One of the main challenges however is to present this data in an comprehensible, intuitive way. This is why we would like to invite you to participate in a 3-day hackathon (25-27 March 2015) at the University of Amsterdam to create a visualization using bird migration data from a case study. A jury will evaluate the submissions on submission requirements, accessibility, functionality, and applicability, before selecting a winning team and 2 runners-up, which will be announced and awarded prizes in a closing ceremony.
This hackathon is funded by the European Cooperation in Science and Technology (COST), which allows us to offer travel reimbursement for participants (conditions apply). The maximum number of participants is 20 and the deadline for registration is 15 March 2015.
The hackathon is open to everyone over the age of 18 and with their country of residence participating in ENRAM: Austria, Belgium, Bulgaria, Denmark, Estonia, Finland, France, Germany, Greece, Israel, Italy, Malta, Netherlands, Norway, Poland, Portugal, Slovenia, Spain, Sweden, Switzerland, Turkey, or United Kingdom.
You have to attend the full hackathon in person to be eligible. If you work as a team, choose 1 or 2 members of your team to attend: fully remote teams cannot participate. The maximum number of participants (= persons) is 20.
If you are not eligible (e.g. you are from the US or you can only participate remotely), please contact us at email@example.com and we'll see what we can do.
- The visualization presents data from this bird migration case study. At minimum, it makes use of the bird-migration-altitude-profiles dataset or the reflectivity-ppi dataset.
- The visualization presents data from five weather radars.
- The visualization dataflow is automatic: it could work with other, similar bird migration data.
- The visualization is publicly available online.
- The visualization can be displayed in a browser.
- The visualization text is in English.
- The source code of the visualization is publicly available (ideally on GitHub).
- Your team created the visualization (but you can of course make use of open source libraries).

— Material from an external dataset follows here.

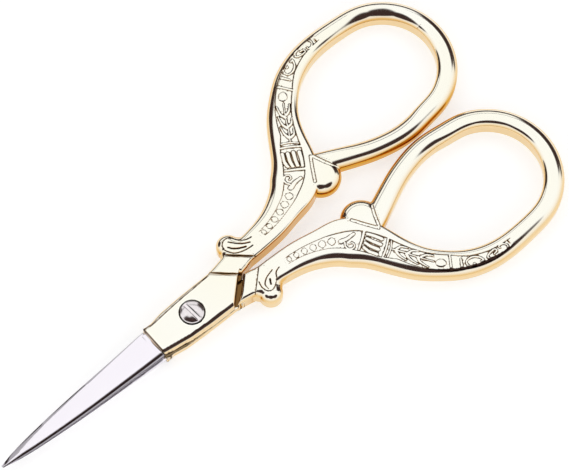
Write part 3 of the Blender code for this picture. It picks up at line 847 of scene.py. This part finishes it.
def painted_shade_layers(points, normals):
    """The two layers of painted shade that the gilding is coloured by."""
    plan = handle_plan(points[:, 0], points[:, 1])
    return {"painted_recess_shade": painted_recess_shade(plan, points), "painted_gap_shade": painted_gap_shade(points, normals)}


def cast_handle():
    """Mesh of one handle, and the outward direction at each corner of each face."""
    points, faces = grid_skin(handle_plan, handle_solid, *HANDLE_BOX, GRID, 2)
    triangles = np.vstack([faces[:, :3], faces[:, [0, 2, 3]]])
    mesh = thinned(mesh_from("handle_skin", points, triangles), MOST_FACES)
    points, faces = corners_of(mesh)
    normals = outward(points)
    # A large flat face takes the values of its middle, and not those of the edges that its corners are on
    middles = points[faces].mean(axis=1)
    reach = np.linalg.norm(points[faces] - middles[:, None], axis=2).max(axis=1)
    large = np.nonzero(reach > LARGE_FACE * GRID)[0]
    flat_normals = outward(middles[large])
    flat = np.abs(flat_normals[:, 2]) > FLAT_ENOUGH
    large, flat_normals = large[flat], flat_normals[flat]
    flat_layers = painted_shade_layers(middles[large], flat_normals)
    for name, values in painted_shade_layers(points, normals).items():
        at_corners = values[faces]
        at_corners[large] = flat_layers[name][:, None]
        add_layer(mesh, name, "CORNER", at_corners)
    at_corners = normals[faces]
    at_corners[large] = flat_normals[:, None]
    at_corners = at_corners.reshape(-1, 3)
    mesh.shade_smooth()
    mesh.normals_split_custom_set(at_corners.astype(np.float32))
    return mesh, at_corners


def turned_over(mesh):
    """A copy of a front mesh, turned over for the back half."""
    other = mesh.copy()
    other.transform(Matrix.Translation((0, 0, STACK * MM)) @ Matrix.Rotation(math.pi, 4, "Y"))
    return other


def turned_handle(mesh, normals):
    """The back handle, with its corners' outward directions turned over too."""
    other = turned_over(mesh)
    other.normals_split_custom_set((normals * np.array((-1.0, 1.0, -1.0))).astype(np.float32))
    return other


# Blades: share of the way from heel to tip, then edge and spine from the middle line
BLADE_LENGTH = 43.1
BLADE_PROFILE = [
    (0.0, 3.35, 2.72),
    (0.2, 2.9, 2.5),
    (0.5, 2.3, 2.06),
    (0.76, 1.55, 1.4),
    (0.92, 0.82, 0.77),
    (1.0, 0.125, 0.325),
]
SPINE_THICKNESS = 1.35
TIP_THICKNESS = 0.32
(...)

- The visualization is submitted before the deadline (Friday, 27 March 2015 at 11:30am CET) via http://enram.challengepost.com/submissions/new
- The following submission form fields have been filled out: name, tagline, short description, screenshot, URL of the visualization, and your name.
- Someone from your team presents your visualization before the jury and other participants on Friday, 27 March 2015 between 13:00 and 14:30 CET in a 10 minute lightning talk.
How to enter
- Choose up to 2 members of your team to attend the hackathon in Amsterdam in person (25-27 March 2015). We offer travel reimbursement (conditions apply). Places are limited to 20 persons. Fully remote teams cannot participate.
- Register for the hackathon at http://enram.challengepost.com by clicking the “Register” button. You will need a ChallengePost account to do so. Deadline for registration is 15 March 2015. We will confirm your registration by email.
- Review the submission requirements, explore the case study data, and brainstorm with your team how you want to visualize those in a way that is intuitive and can lead to new insights.
- Attend the hackathon, collaborate with others, create a visualization using the case study data, and submit it via http://enram.challengepost.com/submissions/new before Friday, 27 March 2015 at 11:30am CET.
- Present your visualization before the jury and other participants on Friday, 27 March 2015 between 13:00 and 14:30 CET in a 10 minute lightning talk.
- Get a chance to win one of the prizes.
Chair Computational Geo-Ecology, University of Amsterdam
Weather radar specialist, Royal Netherlands Meteorological Institute (KNMI)
Bird strike prevention specialist
Does the visualization meet the submission requirements?
Does the visualization present the bird migration data in a intuitive, comprehensible way?
Does the visualization work?
Can the bird migration research community use and/or build upon the visualization (in collaboration with the creators)?